_GIVEN TASK_
Nothing outside the stretch should be returned: give exactly the lines from the line containing "checks and export" through the line containing "for node in", including both.

_DATA LINES_
===============
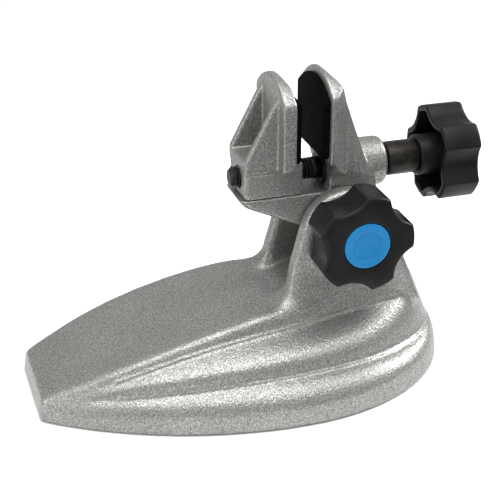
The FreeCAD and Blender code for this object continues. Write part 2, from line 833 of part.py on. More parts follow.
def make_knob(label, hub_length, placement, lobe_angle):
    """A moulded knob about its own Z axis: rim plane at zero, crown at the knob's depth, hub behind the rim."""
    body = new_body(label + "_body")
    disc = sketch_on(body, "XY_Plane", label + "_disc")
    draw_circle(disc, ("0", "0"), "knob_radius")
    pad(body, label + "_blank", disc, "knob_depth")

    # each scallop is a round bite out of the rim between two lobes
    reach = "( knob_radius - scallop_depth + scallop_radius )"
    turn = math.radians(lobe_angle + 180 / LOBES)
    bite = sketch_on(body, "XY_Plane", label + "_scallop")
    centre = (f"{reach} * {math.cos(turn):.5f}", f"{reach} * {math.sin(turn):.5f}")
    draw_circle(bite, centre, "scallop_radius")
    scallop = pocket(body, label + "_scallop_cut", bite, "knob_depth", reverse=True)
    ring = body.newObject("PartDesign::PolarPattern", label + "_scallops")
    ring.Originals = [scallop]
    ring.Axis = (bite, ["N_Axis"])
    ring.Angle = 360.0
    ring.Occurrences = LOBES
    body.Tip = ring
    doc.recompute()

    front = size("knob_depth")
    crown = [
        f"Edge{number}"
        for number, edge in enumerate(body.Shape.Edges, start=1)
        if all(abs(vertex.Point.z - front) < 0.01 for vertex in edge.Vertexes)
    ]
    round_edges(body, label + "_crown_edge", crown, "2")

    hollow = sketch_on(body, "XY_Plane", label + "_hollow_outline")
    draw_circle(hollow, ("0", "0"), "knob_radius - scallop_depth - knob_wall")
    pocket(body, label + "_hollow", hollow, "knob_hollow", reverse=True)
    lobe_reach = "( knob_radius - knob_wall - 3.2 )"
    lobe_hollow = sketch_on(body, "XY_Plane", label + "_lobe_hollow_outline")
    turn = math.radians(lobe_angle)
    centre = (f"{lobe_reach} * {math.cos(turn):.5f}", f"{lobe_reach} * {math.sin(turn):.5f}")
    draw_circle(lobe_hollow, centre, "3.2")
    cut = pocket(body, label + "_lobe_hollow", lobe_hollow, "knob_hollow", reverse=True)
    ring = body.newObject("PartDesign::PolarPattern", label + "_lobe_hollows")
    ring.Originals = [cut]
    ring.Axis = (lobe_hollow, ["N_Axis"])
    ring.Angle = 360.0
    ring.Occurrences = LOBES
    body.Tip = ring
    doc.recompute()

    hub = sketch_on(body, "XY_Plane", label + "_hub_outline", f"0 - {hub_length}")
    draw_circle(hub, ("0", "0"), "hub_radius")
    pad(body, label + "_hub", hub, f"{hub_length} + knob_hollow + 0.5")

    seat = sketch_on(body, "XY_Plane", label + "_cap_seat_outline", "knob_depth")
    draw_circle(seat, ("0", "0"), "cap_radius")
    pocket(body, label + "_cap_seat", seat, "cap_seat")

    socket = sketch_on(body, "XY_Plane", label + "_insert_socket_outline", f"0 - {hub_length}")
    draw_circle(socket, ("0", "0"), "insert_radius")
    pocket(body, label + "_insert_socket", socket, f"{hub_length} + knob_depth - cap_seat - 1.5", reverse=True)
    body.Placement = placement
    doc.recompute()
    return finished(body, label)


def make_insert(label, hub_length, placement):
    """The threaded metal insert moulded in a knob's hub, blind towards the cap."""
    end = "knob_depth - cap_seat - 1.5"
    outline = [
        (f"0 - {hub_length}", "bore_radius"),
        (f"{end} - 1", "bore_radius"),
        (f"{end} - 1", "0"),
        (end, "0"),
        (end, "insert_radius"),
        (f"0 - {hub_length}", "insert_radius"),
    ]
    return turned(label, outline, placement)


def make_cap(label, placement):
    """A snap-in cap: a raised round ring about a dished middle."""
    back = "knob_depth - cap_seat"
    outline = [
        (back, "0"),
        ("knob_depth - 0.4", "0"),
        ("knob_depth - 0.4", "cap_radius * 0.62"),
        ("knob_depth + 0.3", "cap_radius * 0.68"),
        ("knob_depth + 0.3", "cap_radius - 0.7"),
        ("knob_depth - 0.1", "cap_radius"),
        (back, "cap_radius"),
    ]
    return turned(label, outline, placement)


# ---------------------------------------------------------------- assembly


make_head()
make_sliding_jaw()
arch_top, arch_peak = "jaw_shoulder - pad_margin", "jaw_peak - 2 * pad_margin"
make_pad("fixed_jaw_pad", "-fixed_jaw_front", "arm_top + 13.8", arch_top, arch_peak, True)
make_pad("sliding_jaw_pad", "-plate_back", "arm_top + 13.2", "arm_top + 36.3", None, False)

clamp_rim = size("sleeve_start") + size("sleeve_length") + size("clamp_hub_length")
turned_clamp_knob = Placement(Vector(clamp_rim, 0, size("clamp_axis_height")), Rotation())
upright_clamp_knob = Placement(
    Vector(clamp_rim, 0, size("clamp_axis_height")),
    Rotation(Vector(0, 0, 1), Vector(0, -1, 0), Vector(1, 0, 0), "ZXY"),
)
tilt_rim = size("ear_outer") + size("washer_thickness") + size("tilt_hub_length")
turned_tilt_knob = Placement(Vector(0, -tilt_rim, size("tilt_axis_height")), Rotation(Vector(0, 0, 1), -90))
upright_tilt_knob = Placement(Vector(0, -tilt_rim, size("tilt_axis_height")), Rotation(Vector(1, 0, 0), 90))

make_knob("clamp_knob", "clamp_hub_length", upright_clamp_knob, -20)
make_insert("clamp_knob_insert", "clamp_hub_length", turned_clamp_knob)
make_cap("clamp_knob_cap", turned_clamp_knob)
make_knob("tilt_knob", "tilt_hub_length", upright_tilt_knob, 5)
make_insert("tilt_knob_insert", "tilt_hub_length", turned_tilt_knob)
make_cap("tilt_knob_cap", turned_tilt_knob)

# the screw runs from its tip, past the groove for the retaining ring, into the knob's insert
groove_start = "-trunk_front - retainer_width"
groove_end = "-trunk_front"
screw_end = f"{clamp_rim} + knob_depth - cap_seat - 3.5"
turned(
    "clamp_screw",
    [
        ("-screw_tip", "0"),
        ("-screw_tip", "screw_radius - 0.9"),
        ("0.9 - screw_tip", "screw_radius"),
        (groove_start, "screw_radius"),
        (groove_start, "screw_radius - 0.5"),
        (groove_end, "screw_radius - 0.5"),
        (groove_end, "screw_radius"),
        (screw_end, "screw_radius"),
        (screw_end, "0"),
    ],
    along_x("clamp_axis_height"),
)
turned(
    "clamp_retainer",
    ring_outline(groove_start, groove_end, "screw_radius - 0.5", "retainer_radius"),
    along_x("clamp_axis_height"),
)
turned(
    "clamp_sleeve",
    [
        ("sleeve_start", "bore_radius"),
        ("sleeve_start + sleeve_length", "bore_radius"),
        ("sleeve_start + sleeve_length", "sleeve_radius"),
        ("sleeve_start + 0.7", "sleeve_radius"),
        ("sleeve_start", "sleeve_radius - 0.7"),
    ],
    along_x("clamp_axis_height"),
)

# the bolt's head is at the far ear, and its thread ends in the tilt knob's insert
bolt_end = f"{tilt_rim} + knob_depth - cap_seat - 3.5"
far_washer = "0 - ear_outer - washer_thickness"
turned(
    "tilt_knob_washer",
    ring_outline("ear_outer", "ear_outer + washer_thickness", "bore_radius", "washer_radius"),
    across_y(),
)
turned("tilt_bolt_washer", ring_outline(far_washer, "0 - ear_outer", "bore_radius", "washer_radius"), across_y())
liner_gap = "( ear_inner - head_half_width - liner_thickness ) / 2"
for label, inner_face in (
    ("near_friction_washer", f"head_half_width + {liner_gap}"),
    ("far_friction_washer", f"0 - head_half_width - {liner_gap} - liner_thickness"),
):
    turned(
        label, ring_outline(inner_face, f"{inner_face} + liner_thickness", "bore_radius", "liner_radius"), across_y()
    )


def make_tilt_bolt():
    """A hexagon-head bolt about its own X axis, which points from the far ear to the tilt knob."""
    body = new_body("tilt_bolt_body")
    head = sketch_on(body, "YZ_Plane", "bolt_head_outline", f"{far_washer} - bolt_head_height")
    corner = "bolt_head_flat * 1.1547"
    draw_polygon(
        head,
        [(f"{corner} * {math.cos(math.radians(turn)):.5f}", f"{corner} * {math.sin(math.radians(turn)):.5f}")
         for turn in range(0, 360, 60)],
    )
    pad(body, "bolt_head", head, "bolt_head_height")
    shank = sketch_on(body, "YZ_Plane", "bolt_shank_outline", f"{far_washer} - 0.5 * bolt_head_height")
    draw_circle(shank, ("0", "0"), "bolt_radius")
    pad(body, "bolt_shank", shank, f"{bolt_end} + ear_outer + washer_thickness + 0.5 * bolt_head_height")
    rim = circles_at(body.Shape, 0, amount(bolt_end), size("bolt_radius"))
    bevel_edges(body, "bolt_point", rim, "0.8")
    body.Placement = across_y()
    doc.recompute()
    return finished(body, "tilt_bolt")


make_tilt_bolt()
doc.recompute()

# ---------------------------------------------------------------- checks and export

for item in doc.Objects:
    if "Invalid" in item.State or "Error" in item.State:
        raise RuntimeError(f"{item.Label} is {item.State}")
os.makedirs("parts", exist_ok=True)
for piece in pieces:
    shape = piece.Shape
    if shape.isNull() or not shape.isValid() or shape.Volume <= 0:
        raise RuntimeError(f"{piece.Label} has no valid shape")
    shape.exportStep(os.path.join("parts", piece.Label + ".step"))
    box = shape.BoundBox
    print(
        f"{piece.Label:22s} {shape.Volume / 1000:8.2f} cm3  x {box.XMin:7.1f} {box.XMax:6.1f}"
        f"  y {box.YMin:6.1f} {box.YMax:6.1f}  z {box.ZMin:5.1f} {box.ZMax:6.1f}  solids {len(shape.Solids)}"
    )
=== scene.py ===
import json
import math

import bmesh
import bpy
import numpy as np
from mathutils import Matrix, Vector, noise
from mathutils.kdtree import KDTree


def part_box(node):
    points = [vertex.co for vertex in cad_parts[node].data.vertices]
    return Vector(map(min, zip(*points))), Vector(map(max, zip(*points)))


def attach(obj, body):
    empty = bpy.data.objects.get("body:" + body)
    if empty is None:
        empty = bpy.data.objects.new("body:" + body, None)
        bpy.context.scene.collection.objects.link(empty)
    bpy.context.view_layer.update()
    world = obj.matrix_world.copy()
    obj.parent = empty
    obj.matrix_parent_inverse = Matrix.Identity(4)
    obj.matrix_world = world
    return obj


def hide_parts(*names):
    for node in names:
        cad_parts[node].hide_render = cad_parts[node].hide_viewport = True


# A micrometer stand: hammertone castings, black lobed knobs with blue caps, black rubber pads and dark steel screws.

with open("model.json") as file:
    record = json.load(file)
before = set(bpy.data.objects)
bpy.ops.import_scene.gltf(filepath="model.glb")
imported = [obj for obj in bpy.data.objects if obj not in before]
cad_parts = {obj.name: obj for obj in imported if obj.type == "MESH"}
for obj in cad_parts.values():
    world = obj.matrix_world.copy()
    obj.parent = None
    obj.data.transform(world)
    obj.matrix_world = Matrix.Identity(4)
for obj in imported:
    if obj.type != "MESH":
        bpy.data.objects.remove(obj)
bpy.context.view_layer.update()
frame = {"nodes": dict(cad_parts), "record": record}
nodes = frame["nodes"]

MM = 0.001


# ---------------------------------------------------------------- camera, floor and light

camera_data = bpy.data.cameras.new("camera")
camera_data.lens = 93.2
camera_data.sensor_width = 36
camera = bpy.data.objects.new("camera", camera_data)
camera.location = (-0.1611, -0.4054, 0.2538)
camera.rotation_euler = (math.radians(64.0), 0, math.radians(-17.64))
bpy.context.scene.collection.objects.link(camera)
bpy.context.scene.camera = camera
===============
_TASK RESULT_
# ---------------------------------------------------------------- checks and export

for item in doc.Objects:
    if "Invalid" in item.State or "Error" in item.State:
        raise RuntimeError(f"{item.Label} is {item.State}")
os.makedirs("parts", exist_ok=True)
for piece in pieces:
    shape = piece.Shape
    if shape.isNull() or not shape.isValid() or shape.Volume <= 0:
        raise RuntimeError(f"{piece.Label} has no valid shape")
    shape.exportStep(os.path.join("parts", piece.Label + ".step"))
    box = shape.BoundBox
    print(
        f"{piece.Label:22s} {shape.Volume / 1000:8.2f} cm3  x {box.XMin:7.1f} {box.XMax:6.1f}"
        f"  y {box.YMin:6.1f} {box.YMax:6.1f}  z {box.ZMin:5.1f} {box.ZMax:6.1f}  solids {len(shape.Solids)}"
    )
=== scene.py ===
import json
import math

import bmesh
import bpy
import numpy as np
from mathutils import Matrix, Vector, noise
from mathutils.kdtree import KDTree


def part_box(node):
    points = [vertex.co for vertex in cad_parts[node].data.vertices]
    return Vector(map(min, zip(*points))), Vector(map(max, zip(*points)))


def attach(obj, body):
    empty = bpy.data.objects.get("body:" + body)
    if empty is None:
        empty = bpy.data.objects.new("body:" + body, None)
        bpy.context.scene.collection.objects.link(empty)
    bpy.context.view_layer.update()
    world = obj.matrix_world.copy()
    obj.parent = empty
    obj.matrix_parent_inverse = Matrix.Identity(4)
    obj.matrix_world = world
    return obj


def hide_parts(*names):
    for node in names:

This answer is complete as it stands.